>> Start Input for this task
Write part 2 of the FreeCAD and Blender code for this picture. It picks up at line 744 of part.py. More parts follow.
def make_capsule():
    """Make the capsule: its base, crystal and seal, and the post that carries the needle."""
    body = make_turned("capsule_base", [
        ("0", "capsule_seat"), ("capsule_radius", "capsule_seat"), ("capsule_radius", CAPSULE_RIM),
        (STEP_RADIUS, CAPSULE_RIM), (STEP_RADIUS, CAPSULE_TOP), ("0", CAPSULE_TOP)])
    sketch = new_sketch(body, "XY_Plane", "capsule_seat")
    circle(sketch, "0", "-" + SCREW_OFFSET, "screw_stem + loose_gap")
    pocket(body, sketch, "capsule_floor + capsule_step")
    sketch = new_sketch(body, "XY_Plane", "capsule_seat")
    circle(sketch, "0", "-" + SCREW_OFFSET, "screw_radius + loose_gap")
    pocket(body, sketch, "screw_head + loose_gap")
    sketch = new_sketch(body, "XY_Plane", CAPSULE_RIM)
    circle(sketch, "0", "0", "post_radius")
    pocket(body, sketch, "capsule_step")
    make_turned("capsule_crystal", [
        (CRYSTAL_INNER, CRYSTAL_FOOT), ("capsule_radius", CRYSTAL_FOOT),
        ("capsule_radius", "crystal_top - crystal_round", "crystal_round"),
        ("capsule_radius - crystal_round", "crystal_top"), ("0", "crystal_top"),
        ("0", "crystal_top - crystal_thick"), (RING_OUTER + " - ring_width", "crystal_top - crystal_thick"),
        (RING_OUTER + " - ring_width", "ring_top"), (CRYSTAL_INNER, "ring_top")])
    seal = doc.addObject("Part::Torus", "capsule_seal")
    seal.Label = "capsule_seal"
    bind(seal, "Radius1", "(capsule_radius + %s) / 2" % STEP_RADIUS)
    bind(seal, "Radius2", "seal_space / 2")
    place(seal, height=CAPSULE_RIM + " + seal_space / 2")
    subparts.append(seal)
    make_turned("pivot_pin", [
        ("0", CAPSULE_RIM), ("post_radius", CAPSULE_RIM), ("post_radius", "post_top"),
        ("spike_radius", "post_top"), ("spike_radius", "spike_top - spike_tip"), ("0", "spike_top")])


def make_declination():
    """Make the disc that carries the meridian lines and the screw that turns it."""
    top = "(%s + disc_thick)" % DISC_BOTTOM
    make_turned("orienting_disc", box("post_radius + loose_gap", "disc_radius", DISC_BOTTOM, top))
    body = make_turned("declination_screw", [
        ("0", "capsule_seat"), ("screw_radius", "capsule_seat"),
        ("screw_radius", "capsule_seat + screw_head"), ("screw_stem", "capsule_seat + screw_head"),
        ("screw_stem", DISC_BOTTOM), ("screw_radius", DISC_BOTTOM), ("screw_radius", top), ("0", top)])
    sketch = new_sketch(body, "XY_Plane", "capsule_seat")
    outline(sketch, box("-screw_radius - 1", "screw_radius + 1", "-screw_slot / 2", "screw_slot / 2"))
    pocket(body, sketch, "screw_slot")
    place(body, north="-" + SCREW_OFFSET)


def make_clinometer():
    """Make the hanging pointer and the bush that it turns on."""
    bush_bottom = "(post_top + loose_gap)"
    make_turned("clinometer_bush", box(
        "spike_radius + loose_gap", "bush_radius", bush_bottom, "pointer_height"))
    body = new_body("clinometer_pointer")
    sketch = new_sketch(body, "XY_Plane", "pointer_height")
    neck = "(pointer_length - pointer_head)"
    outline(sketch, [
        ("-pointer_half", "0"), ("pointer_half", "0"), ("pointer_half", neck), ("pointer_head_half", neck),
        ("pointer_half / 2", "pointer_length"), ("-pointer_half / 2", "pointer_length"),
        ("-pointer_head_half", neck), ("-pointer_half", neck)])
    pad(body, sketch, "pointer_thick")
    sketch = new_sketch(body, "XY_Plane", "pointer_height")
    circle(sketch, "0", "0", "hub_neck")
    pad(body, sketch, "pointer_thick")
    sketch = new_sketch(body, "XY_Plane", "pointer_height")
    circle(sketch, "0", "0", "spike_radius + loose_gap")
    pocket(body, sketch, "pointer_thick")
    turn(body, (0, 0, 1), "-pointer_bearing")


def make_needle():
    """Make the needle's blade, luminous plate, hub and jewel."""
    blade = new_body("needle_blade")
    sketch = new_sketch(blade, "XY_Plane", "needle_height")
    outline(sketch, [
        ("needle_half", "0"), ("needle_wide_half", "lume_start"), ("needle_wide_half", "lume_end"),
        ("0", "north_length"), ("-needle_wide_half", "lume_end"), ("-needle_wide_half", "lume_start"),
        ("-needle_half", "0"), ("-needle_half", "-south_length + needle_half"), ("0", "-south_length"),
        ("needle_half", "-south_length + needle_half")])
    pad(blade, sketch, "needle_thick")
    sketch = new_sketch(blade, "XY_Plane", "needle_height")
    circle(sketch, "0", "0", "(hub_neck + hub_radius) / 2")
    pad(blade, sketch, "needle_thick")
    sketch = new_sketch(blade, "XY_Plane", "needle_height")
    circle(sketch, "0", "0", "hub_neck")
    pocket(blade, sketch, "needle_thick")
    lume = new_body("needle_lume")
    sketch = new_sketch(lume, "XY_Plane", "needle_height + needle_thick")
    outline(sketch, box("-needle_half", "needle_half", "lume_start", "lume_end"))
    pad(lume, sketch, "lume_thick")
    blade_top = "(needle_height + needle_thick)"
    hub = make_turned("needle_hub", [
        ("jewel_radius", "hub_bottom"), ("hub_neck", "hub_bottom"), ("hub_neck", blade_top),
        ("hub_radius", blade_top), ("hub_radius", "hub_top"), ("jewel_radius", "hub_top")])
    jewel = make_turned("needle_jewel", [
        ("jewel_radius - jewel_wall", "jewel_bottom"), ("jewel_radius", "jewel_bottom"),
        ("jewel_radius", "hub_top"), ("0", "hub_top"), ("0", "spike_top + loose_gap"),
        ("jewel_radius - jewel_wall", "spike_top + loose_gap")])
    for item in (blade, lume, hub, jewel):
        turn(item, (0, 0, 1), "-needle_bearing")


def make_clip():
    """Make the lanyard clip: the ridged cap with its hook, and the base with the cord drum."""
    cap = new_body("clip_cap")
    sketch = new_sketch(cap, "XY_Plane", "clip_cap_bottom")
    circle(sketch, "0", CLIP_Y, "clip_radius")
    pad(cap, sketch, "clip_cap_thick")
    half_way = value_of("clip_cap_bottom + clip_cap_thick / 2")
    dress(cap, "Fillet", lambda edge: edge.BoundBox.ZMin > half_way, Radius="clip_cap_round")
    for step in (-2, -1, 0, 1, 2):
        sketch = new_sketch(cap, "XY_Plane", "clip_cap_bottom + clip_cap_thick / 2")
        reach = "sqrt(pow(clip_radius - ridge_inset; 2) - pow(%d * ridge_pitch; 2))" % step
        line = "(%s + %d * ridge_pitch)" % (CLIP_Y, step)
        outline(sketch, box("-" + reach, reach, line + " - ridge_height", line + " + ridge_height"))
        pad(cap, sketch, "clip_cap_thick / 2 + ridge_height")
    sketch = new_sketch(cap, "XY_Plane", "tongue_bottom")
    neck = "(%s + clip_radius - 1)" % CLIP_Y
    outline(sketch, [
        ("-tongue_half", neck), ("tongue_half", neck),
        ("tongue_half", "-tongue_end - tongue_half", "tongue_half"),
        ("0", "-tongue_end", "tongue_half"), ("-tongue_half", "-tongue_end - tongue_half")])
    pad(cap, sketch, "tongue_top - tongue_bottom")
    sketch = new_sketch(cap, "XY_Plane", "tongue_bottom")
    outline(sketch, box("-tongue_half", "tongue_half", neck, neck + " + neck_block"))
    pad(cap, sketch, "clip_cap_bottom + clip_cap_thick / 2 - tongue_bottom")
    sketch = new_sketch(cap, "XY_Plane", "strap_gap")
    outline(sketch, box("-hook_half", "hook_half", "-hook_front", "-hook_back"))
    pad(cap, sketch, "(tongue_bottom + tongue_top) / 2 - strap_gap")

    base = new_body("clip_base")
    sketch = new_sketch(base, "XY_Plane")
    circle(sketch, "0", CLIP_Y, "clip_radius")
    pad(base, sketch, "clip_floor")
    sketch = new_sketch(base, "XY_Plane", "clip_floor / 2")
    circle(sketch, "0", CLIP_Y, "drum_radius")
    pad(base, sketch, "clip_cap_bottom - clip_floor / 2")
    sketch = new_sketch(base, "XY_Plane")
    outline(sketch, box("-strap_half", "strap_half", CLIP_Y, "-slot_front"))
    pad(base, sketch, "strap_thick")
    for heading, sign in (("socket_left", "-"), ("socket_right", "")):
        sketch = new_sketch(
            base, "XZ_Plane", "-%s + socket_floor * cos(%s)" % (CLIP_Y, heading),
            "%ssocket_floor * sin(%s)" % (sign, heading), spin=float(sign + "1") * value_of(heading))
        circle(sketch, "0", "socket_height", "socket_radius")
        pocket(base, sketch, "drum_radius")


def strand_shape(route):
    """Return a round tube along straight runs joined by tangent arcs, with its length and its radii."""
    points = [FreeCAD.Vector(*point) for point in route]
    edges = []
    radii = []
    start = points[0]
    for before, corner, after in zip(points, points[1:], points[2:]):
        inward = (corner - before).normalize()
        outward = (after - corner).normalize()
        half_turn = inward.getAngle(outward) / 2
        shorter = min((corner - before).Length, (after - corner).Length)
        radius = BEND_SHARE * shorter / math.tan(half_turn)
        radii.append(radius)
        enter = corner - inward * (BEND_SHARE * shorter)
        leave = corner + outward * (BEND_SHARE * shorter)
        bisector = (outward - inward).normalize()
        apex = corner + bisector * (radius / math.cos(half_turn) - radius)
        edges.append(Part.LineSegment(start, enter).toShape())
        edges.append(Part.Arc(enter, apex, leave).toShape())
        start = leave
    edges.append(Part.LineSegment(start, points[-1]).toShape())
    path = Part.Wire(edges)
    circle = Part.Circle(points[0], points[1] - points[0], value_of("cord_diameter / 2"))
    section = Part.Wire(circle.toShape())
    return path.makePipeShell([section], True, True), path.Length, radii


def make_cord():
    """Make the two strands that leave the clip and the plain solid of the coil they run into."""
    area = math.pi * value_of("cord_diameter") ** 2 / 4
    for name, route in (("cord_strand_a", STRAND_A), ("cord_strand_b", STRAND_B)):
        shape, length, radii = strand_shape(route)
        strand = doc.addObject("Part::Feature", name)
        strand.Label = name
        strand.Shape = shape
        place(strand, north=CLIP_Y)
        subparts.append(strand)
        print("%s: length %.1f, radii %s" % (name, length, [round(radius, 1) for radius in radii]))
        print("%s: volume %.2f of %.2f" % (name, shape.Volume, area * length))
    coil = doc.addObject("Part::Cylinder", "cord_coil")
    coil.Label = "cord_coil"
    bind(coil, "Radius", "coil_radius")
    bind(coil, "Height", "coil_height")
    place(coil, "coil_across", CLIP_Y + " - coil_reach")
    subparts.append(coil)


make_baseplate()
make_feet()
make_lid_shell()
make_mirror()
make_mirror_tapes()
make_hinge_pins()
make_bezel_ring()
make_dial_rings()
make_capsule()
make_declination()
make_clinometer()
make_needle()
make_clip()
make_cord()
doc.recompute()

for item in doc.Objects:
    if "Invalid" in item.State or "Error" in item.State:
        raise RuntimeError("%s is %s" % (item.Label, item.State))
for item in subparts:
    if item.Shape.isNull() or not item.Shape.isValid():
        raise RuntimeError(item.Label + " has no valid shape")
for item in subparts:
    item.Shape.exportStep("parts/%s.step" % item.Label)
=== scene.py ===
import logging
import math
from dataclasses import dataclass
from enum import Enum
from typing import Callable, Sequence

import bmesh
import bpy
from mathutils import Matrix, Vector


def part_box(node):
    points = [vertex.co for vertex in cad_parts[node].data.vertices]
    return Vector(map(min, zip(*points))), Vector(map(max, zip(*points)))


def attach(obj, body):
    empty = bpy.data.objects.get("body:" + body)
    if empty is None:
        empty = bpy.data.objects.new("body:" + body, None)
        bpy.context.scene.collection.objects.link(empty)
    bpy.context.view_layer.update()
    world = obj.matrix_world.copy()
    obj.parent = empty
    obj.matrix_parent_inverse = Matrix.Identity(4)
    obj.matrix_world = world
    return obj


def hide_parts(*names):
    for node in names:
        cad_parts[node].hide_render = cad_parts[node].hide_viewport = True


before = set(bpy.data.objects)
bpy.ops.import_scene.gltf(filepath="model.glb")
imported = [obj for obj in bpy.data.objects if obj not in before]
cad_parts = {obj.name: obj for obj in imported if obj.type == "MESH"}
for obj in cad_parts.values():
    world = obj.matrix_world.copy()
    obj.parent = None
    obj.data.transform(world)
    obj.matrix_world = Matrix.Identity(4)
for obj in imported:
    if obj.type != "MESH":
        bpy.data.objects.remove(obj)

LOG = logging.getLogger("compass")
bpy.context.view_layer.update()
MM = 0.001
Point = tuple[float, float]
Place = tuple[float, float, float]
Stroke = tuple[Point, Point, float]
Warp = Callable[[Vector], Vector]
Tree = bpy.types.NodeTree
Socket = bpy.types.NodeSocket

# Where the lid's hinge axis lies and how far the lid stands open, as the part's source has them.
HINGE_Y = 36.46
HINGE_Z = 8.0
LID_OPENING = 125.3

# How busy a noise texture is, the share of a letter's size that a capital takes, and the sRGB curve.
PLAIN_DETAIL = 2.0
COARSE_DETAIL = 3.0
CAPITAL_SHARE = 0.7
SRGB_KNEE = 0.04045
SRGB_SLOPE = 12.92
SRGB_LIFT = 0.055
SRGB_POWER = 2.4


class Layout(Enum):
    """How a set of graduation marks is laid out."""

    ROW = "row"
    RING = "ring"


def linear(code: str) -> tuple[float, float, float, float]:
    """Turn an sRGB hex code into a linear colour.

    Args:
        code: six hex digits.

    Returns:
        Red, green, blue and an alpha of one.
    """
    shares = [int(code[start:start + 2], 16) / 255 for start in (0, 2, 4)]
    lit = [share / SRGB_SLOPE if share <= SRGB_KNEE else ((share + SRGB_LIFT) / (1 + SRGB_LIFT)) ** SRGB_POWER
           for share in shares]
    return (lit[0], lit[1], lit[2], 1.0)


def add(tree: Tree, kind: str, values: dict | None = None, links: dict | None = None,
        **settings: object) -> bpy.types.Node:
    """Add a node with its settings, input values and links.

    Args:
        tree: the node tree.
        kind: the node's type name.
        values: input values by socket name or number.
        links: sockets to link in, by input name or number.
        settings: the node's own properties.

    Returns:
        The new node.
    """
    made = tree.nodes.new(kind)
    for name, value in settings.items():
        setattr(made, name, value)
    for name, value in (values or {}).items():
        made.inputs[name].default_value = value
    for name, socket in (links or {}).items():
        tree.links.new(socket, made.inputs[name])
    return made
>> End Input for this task
>> Start Input for this task
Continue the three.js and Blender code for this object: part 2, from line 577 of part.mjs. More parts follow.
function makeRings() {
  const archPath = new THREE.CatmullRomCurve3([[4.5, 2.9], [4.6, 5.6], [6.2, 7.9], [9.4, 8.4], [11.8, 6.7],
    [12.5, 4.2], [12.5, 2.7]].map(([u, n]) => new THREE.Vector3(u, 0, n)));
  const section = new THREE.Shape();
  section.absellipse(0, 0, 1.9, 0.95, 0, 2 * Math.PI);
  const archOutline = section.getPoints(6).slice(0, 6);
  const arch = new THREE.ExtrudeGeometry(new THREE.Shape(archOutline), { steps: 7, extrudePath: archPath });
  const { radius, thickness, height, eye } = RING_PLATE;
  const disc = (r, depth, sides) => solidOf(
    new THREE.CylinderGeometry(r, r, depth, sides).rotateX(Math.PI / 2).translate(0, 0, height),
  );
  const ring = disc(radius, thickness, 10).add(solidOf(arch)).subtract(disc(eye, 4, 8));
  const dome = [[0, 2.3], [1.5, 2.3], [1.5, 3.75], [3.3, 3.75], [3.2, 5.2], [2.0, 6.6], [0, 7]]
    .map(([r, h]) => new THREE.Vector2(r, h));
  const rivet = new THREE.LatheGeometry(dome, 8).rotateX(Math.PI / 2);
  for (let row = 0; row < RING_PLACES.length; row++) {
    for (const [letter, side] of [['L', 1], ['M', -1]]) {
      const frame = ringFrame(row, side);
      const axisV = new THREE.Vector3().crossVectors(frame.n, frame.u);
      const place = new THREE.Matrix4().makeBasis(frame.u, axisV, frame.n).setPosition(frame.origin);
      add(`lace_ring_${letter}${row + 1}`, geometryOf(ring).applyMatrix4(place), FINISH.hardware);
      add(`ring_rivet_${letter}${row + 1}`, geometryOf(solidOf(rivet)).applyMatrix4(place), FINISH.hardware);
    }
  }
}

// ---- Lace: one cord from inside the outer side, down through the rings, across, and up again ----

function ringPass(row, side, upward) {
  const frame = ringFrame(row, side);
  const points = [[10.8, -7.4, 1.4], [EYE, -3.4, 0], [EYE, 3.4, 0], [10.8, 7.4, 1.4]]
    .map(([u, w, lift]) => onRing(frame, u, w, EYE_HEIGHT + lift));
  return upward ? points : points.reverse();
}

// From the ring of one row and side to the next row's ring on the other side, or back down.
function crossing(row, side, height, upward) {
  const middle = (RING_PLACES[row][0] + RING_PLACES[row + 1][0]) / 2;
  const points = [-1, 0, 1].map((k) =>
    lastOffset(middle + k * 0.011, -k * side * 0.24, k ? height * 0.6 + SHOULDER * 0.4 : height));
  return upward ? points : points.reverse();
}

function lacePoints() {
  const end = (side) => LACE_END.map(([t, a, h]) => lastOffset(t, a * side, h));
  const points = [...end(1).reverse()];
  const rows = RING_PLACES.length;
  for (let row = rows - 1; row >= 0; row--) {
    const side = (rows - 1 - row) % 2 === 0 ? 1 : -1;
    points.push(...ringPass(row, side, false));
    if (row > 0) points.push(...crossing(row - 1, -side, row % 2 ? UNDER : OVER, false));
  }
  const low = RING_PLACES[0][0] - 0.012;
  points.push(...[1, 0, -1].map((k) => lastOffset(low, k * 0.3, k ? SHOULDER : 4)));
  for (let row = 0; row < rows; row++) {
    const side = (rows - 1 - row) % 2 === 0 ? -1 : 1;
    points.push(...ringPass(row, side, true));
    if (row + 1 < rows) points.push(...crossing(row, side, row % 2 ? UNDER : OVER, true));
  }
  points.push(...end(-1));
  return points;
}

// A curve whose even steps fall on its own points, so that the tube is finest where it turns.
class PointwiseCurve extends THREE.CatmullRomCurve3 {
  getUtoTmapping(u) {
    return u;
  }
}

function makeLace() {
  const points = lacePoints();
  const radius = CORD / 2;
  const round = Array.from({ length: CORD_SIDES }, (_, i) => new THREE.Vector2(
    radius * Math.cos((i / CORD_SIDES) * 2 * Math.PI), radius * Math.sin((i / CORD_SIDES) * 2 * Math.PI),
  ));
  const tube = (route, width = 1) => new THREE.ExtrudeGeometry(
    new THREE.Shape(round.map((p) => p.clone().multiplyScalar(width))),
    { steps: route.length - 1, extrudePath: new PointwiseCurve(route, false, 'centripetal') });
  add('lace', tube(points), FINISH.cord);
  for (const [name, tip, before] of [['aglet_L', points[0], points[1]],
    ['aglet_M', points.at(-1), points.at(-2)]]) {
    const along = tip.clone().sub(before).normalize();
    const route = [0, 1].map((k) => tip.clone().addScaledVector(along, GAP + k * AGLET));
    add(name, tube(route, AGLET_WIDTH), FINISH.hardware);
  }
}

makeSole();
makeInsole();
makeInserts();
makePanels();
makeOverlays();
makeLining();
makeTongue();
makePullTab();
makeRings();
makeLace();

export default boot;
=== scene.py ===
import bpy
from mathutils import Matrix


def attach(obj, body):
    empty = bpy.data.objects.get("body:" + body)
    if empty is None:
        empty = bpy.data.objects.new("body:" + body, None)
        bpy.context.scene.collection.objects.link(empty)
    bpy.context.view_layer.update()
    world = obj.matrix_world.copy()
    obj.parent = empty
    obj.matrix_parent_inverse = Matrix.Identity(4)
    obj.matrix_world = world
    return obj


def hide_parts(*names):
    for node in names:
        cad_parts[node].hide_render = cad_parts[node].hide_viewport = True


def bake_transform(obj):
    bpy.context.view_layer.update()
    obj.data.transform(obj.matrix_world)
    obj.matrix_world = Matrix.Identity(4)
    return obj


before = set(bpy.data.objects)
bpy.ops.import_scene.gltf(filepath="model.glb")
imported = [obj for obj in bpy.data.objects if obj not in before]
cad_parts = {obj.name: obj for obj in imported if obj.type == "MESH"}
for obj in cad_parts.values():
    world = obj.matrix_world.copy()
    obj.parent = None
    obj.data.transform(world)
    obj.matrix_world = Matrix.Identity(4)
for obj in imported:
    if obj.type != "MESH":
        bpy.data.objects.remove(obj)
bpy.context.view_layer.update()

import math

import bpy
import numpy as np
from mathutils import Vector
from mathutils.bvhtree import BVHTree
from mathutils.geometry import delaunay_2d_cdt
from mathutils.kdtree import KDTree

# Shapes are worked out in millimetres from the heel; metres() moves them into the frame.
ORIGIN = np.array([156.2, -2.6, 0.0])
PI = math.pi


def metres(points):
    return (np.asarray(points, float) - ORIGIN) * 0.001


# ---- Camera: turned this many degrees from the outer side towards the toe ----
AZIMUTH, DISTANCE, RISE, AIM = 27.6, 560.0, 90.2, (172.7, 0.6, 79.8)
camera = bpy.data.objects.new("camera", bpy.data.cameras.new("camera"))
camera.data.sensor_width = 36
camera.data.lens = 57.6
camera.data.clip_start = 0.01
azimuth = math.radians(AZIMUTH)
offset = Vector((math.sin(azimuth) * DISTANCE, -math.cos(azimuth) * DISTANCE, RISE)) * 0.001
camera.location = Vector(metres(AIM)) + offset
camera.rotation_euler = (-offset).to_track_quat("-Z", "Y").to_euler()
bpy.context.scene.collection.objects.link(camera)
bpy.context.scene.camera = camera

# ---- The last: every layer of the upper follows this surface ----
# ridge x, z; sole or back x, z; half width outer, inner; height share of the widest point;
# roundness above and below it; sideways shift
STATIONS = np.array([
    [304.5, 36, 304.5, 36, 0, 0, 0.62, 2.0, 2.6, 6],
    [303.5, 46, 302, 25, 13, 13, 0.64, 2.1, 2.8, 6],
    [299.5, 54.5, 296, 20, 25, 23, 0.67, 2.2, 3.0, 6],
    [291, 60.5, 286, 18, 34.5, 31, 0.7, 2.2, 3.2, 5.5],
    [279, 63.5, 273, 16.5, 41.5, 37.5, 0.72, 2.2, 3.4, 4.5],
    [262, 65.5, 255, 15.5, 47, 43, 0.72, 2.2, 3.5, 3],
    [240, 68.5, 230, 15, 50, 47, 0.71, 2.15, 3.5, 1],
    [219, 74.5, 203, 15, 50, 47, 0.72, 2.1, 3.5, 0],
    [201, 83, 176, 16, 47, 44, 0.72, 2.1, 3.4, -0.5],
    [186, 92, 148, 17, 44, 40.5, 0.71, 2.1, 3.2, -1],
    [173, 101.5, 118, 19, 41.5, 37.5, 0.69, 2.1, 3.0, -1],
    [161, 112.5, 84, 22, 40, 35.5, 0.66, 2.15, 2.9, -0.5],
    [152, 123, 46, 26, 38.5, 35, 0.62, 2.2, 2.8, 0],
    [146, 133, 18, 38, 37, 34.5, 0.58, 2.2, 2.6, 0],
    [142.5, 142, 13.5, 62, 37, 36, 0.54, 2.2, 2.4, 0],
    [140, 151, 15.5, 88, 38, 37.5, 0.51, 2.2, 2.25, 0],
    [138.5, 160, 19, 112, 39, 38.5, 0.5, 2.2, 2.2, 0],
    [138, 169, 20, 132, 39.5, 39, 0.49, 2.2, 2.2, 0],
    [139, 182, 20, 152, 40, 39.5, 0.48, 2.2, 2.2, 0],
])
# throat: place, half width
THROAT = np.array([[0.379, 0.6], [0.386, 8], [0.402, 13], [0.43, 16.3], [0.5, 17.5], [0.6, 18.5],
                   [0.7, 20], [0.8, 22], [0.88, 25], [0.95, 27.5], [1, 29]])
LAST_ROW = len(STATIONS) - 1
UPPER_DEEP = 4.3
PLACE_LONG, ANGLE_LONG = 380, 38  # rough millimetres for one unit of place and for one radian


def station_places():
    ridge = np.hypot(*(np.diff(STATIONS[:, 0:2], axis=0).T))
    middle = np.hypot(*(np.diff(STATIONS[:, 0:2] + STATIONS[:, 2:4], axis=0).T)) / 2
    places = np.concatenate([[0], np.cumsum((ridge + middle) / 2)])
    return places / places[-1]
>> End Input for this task
Challenge: Set down exactly the lines from the line that contains "makeOverlays();" to the line that contains "return (np.asarray(points, float)", both lines included, and nothing more.

Correct answer:
makeOverlays();
makeLining();
makeTongue();
makePullTab();
makeRings();
makeLace();

export default boot;
=== scene.py ===
import bpy
from mathutils import Matrix


def attach(obj, body):
    empty = bpy.data.objects.get("body:" + body)
    if empty is None:
        empty = bpy.data.objects.new("body:" + body, None)
        bpy.context.scene.collection.objects.link(empty)
    bpy.context.view_layer.update()
    world = obj.matrix_world.copy()
    obj.parent = empty
    obj.matrix_parent_inverse = Matrix.Identity(4)
    obj.matrix_world = world
    return obj


def hide_parts(*names):
    for node in names:
        cad_parts[node].hide_render = cad_parts[node].hide_viewport = True


def bake_transform(obj):
    bpy.context.view_layer.update()
    obj.data.transform(obj.matrix_world)
    obj.matrix_world = Matrix.Identity(4)
    return obj


before = set(bpy.data.objects)
bpy.ops.import_scene.gltf(filepath="model.glb")
imported = [obj for obj in bpy.data.objects if obj not in before]
cad_parts = {obj.name: obj for obj in imported if obj.type == "MESH"}
for obj in cad_parts.values():
    world = obj.matrix_world.copy()
    obj.parent = None
    obj.data.transform(world)
    obj.matrix_world = Matrix.Identity(4)
for obj in imported:
    if obj.type != "MESH":
        bpy.data.objects.remove(obj)
bpy.context.view_layer.update()

import math

import bpy
import numpy as np
from mathutils import Vector
from mathutils.bvhtree import BVHTree
from mathutils.geometry import delaunay_2d_cdt
from mathutils.kdtree import KDTree

# Shapes are worked out in millimetres from the heel; metres() moves them into the frame.
ORIGIN = np.array([156.2, -2.6, 0.0])
PI = math.pi


def metres(points):
    return (np.asarray(points, float) - ORIGIN) * 0.001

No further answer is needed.